Who supposedly gets saved (or, in your words, raised from the dead) is even more arbitrary than your friend’s multiple choice test suggests. Substitute the religion of your parents for “Bush” in this cartoon, and you get an idea of the choice that most people face:
http://www.stcsig.org/usability/topics/ballot/floridaballot-collins.jpg
September 3rd, 2007 at 7:32 am
Even if Jesus could have been risen from the dead, that doesn’t answer your friend’s question about a God who would make one’s belief in that unlikely proposition the basis upon which He sends people to be tortured for eternity.
I would reflect the question back: When you believe in a God who tortures, what kind of God are you worshiping?
September 3rd, 2007 at 9:52 am
@Jill: Yeah, I don’t have a great defense of hell off the top of my head–I need to do a whole post sometime on hell and all the problems surrounding it.
But I will say there are differing views within the Bible on two key points of hell:
(1) Some passages suggest that hell is eternal torment, but others suggest that those who are judged are punished in some sense for a finite amount of time, then destroyed.
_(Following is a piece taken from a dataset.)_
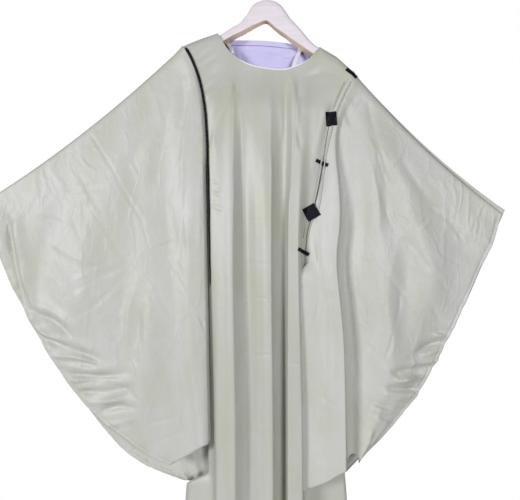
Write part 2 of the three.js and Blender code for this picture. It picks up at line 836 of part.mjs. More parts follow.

(2) Some passages suggest that everyone who isn’t saved receives the same punishment, but others suggest that people are punished more or less harshly according to what they deserve.
Maybe any punishment by physical pain would be problematic from your perspective, but let’s go a step farther and suppose hypothetically that the alternative to resurrection isn’t eternal torture, but simply death. In other words, we all die, and most people simply stay dead, but those who had faith in Jesus’ resurrection are raised from the dead.
If that were the case, wouldn’t it make a lot of sense for God to only give the gift of resurrection to those people who beleived there was such a thing?
September 3rd, 2007 at 10:51 am
“But for those who would deny that Jesus could have risen from the dead, I’m not quite sure what kind of God they’re worshipping or what kind of salvation beyond death they think there is to be had.”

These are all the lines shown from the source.